After breakfast, Les showers and gets dressed, then stops by the grocery store. Generally, everything he needs is located in the kitchen at Le Chien Affamé, but he wants to try something a little different for one of the specials this evening and needs a few unusual ingredients to do it. (Have you ever heard of megrim or puffballs? Yeah, neither has the stock boy at the grocery store.) He finds what he's looking for, pays the cashier, and keeps the receipt so the restaurant owner can reimburse him.

Les pretty much has free rein to get what he needs, so long as he doesn't go too crazy. He has the advantage of having been good friends with Jean, the owner, ever since culinary school. Jean learned early on (right around the time he screwed up his third try at a grilled cheese sandwich) that he would never cut it as a chef. 

Instead, Jean went the stockbroker route and made more money in five years out of college than Les will ever see, even if he cooks a million vats of lapin a la cocotte. Once he got tired of Wall Street, Jean opened up a restaurant (his first love) and hired his old friend Les as the chef.

Aside from the benefits that come simply from being in good with the boss man, Les was also able to cut a deal in which he gets three percent of the place's profits. Despite his shrewd negotiations, though, it's not really about the money for him.

Les makes his way into the restaurant around 1:00PM and meets with Jean to discuss the day's menu. They agree that it should stay mainly the same as always except for two specials, one of which will be the new dish Les had in mind. They also briefly discuss possibilities for later in the week. 

The idea is to give regulars access to their favorite meals, while at the same time mixing it up enough to create a market sense of curiosity so no one gets bored by the same old same old menu. You know how excited you get when they change one of the flavors at Yogurtland? That's what they're going for.

Being an upscale restaurant, Le Chien's menu isn't expansive—they're going for quality, not quantity. Their stand-by entrée options look something like this (translated into English for your reading ease and pleasure):

Wait, this doesn't come with super-sized fries and a Coke? (Source)
  • Roasted Pavé of Lamb in Rosemary Juice
  • Preserved Cheek of Pork with Lentil
  • Roasted Duckling Leg, Pear, and Fig with Wine Caramel
  • Aubergine with Fresh Goat Cheese and Honey
  • Cod Fish, Pan Fried Fennel with Anise

As you can see, McDonald's this is not.

At 2:00PM, Les starts preparing for opening. He practices cooking the specials—especially the one he hasn't cooked in over three years. Because it involves a technique that he hasn't tried in a while, he wants to make sure the finished product is edible (and, beyond that, tasty). 

Les takes great pride in his work and wants every customer who walks through the door to try his food and instantly exclaim, "Ooh la la!"

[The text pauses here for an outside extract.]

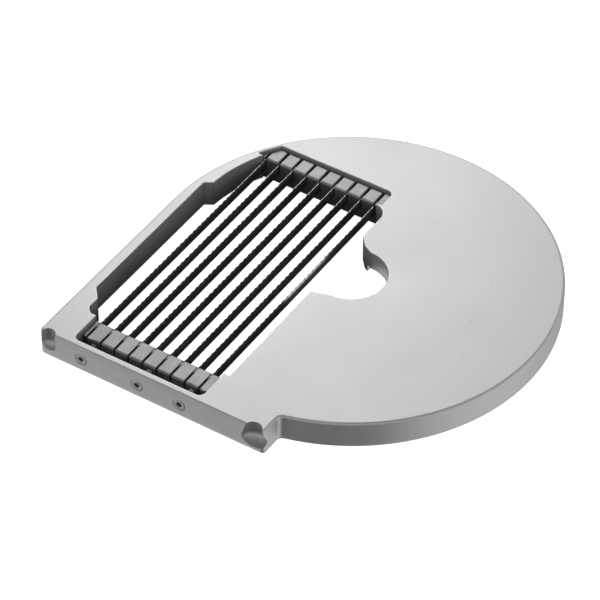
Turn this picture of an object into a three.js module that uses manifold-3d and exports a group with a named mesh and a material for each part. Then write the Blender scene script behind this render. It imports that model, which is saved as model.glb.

At 3:00PM, Le Lapin Affamé opens its doors and the customers start trickling in. Business will pick up in a bit, but in the meantime, Les can ease his way into the day. Before things get crazy, he has some time to socialize, even laughing and joking a bit with his sous-chefs and the servers.

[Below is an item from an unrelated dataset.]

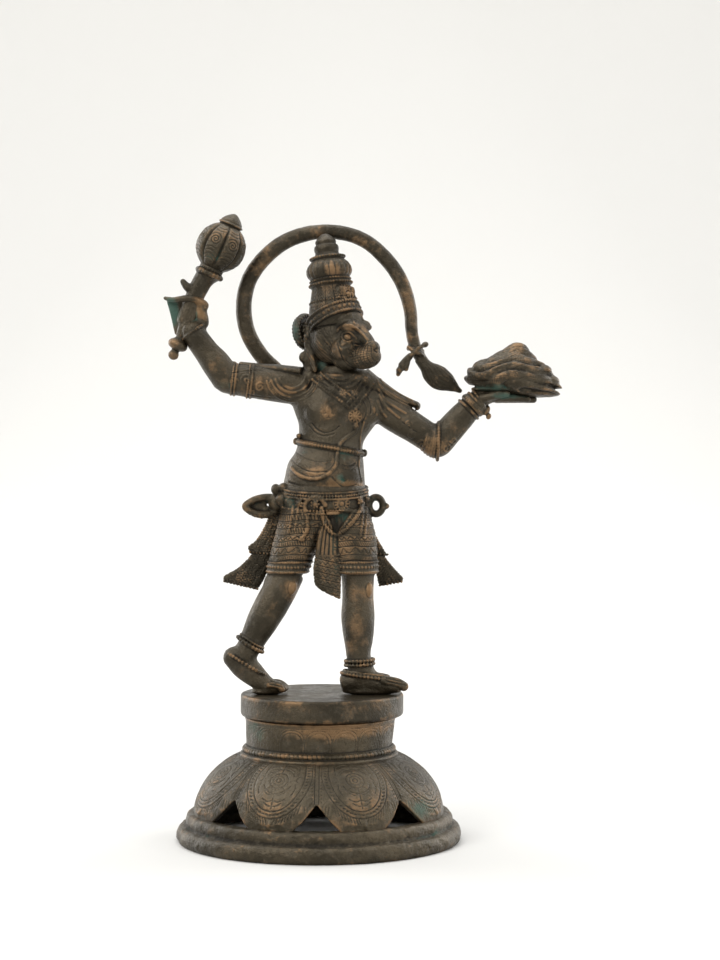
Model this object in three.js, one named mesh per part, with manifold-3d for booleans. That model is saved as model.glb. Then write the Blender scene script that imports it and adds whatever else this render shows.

By the time 7:00PM rolls around, everyone's in the weeds. Les, as well as every other employee of the restaurant, runs himself ragged hurrying to prepare every meal that's ordered in a timely fashion while still preserving the high standard of quality he's set for himself (and the one his manager set for him).

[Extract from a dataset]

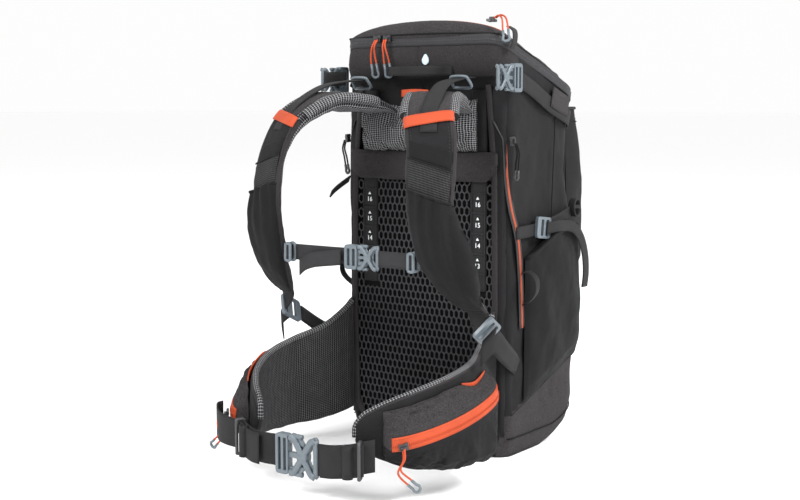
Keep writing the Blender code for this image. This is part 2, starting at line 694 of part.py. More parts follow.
def joint_axes():
    """Empties on the axes of the joints, each with the pieces that move about it."""
    lid_hinge = pivot("lid_hinge", (0, BACK_Y + FRONT_HIGH, RIM_FRONT), ["lid_shell"])
    x, y = LID_SLIDER
    lid_zip = ["lid_zip_slider", "lid_zip_slider_bridge"]
    pivot("lid_zip_track", (x, BACK_Y + y, rim_height(y) + LID_THICK), lid_zip, lid_hinge)
    yoke_track = pivot("yoke_track", (0, BACK_Y, BAND_HIGH), ["yoke_band", "yoke_pad", *both("lifter_lock")])
    for side, sign in SIDES:
        def mirrored(spot, y=0.0):
            return Vector((sign * spot[0], spot[1] + y, spot[2]))

        strap_pieces = [f"strap_pad_{side}", f"lower_webbing_{side}"]
        strap = pivot(f"strap_{side}_hinge", mirrored(ANCHOR_TOP), strap_pieces, yoke_track)
        tilt = STRAP_LOCK - lower_line()[1] * STRAP_LOCK_HINGE
        pivot(f"ladderlock_{side}_hinge", mirrored(tilt, BACK_Y), [f"strap_ladderlock_{side}"], strap)
        chest = [f"sternum_slider_{side}", f"sternum_webbing_{side}"]
        belt = [f"hip_pad_{side}", f"hip_pocket_{side}", f"hip_webbing_{side}"]
        if side == "left":
            chest += ["sternum_buckle_body", "sternum_buckle_mouth"]
            belt += ["hip_buckle_body", "hip_buckle_mouth"]
        spot = ((STERNUM_SLIDER_X[0] + STERNUM_SLIDER_X[1]) / 2, STERNUM.y, STERNUM.z)
        chest_track = pivot(f"sternum_{side}_track", mirrored(spot), chest, strap)
        hip_hinge = pivot(f"hip_{side}_hinge", mirrored(HIP_HINGE, BACK_Y), belt)
        zip_pieces = [f"hip_zip_slider_{side}", f"hip_zip_slider_{side}_bridge"]
        arc_centre = (WING_CENTRE[0], WING_CENTRE[1], ZIP_MIDDLE)
        pivot(f"hip_zip_{side}_hinge", mirrored(arc_centre, BACK_Y), zip_pieces, hip_hinge)
    chest_insert = pivot("sternum_release_track", STERNUM, ["sternum_buckle_insert", "sternum_buckle_tongue"],
                         chest_track)
    hip_insert = pivot("hip_release_track", HIP_BUCKLE, ["hip_buckle_insert", "hip_buckle_tongue"], hip_hinge)
    for name, owner in (("sternum_buckle", chest_insert), ("hip_buckle", hip_insert)):
        for label in ("upper", "lower"):
            prong = bpy.data.objects[f"{name}_prong_{label}"]
            pivot(f"{name}_{label}_spring", prong.matrix_world.translation, [prong.name], owner)


# ---- build ----------------------------------------------------------------------------------------
clear_scene()
PACK = collection("daypack")
CUTTERS = collection("cutters", rendered=False)
FABRIC = material("bag_fabric", CHARCOAL, 0.85)
LID_FABRIC = material("lid_fabric", CHARCOAL, 0.8)
BASE_FABRIC = material("base_fabric", CHARCOAL, 0.9)
STRETCH = material("stretch_fabric", BLACK, 0.8)
PAD_FABRIC = material("pad_fabric", CHARCOAL, 0.85)
POCKET_FABRIC = material("pocket_fabric", CHARCOAL, 0.8)
MESH = material("spacer_mesh", GREY_MESH, 0.9)
WEBBING = material("webbing", BLACK, 0.8)
HARDWARE = material("grey_plastic", GREY_PLASTIC, 0.45)
FRAME_PLASTIC = material("frame_plastic", BLACK, 0.5)
METAL = material("slider_metal", BLACK, 0.35, 0.8)

bag_panels()
lid()
pockets()
haul_loop()
ladders()
buckles()
upper_and_side_webbing()
yoke()
shoulder_straps()
sternum_strap()
hip_belt()
zip_sliders()
joint_axes()
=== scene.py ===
"""A framed hiking daypack in its fabrics, webbing, zips and moulded buckles, on a pale floor.

Every size is in metres. The pack stands on z = 0, the wearer is towards -Y, and BACK is the y of the
plane of its mesh back, from which the other depths are counted.
"""

import math

import bmesh
import bpy
from bpy.props import FloatProperty, FloatVectorProperty, PointerProperty
from mathutils import Matrix, Vector, noise


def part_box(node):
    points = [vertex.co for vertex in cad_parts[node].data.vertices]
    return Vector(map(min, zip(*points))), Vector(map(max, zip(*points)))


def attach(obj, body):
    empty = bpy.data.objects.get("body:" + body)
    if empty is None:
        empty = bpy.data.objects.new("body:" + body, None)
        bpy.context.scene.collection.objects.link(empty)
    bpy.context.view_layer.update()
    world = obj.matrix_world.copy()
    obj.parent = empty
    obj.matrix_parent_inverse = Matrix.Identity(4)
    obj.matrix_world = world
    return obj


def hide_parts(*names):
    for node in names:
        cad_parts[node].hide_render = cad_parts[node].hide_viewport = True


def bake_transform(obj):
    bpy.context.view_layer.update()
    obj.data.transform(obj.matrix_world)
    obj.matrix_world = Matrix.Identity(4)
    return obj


bl_info = {
    "name": "Hiking Daypack",
    "version": (1, 0, 0),
    "blender": (4, 5, 0),
    "location": "3D View > Sidebar > Daypack",
    "description": "Dresses the daypack's frame in fabric, webbing, zips and buckles",
    "category": "Object",
}

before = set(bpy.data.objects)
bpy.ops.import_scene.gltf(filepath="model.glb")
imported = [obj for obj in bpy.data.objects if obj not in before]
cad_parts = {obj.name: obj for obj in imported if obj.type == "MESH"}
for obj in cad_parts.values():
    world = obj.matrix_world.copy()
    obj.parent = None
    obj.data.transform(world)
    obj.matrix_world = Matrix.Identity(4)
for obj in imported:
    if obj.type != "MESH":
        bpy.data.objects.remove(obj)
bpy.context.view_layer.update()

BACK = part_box("back_mesh")[0][1]
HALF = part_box("side_panel_left")[1][0]
RIM_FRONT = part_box("front_panel")[1][2] + 0.0025
RIM_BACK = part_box("lid_shell")[1][2] - 0.0243
RIM_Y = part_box("collar_panel")[0][1] - BACK
FRONT_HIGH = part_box("lid_shell")[1][1] - BACK - 0.001
SIDES = (("left", 1), ("right", -1))


# ---- settings -----------------------------------------------------------------------------------
def colour(name, value, text):
    return FloatVectorProperty(name=name, default=value, subtype="COLOR", min=0, max=1, description=text)


def length(name, value, text):
    return FloatProperty(name=name, default=value, unit="LENGTH", min=0, description=text)


class DaypackLook(bpy.types.PropertyGroup):
    """Colours of the pack's fabrics and fittings."""

    heather: colour("Heather", (0.0270, 0.0247, 0.0256), "Main melange fabric")
    panel: colour("Panel", (0.0092, 0.0090, 0.0098), "Plain fabric of the sides and straps")
    stretch: colour("Stretch", (0.0060, 0.0060, 0.0066), "Stretch pockets")
    base: colour("Base", (0.0270, 0.0242, 0.0254), "Hard-wearing base fabric")
    web: colour("Webbing", (0.0125, 0.0123, 0.0132), "Woven webbing")
    strand: colour("Mesh strand", (0.040, 0.040, 0.043), "Strands of the open back mesh")
    spacer: colour("Spacer mesh", (0.30, 0.30, 0.31), "Light face of the padded mesh")
    plastic: colour("Plastic", (0.092, 0.112, 0.128), "Buckles and ladder locks")
    orange: colour("Orange", (0.37, 0.050, 0.014), "Trim bands and hip zips")
    rust: colour("Rust", (0.30, 0.052, 0.017), "Side zips")
    print_white: colour("Print", (0.75, 0.77, 0.78), "Printed numerals")
    drop: colour("Drop", (0.52, 0.66, 0.74), "Printed water drop")


class DaypackSizes(bpy.types.PropertyGroup):
    """Sizes that a maker would change."""

    cell: length("Mesh cell", 0.0076, "Width of one opening of the back mesh")
    cell_strand: length("Mesh strand", 0.00115, "Radius of a strand of the back mesh")
    stitch: length("Stitch pitch", 0.0042, "Distance from one stitch to the next")
    tooth: length("Zip tooth pitch", 0.0022, "Distance from one zip tooth to the next")
    cord: length("Pull cord", 0.00115, "Radius of a zip pull's cord")
    piping: length("Piping", 0.0009, "Radius of the seams' piping")
    web_thick: length("Webbing thickness", 0.0017, "Thickness of the woven webbing")
    wrinkle: length("Wrinkle", 0.0042, "Depth of the folds in the bag's fabric")


def look():
    return bpy.context.scene.daypack_look


def sizes():
    return bpy.context.scene.daypack_sizes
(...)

It finally starts to slow down around 9:00PM, and Les can breathe again. He even has time to fix himself a quick meal while he hands over most of the responsibility to his sous-chefs for a half hour. At 10:00PM, the restaurant closes its doors. "Thank goodness we're back to weekday hours," Les thinks to himself. He heads home to get some sleep. He dreams of croissants. With no intrusions from Mabel.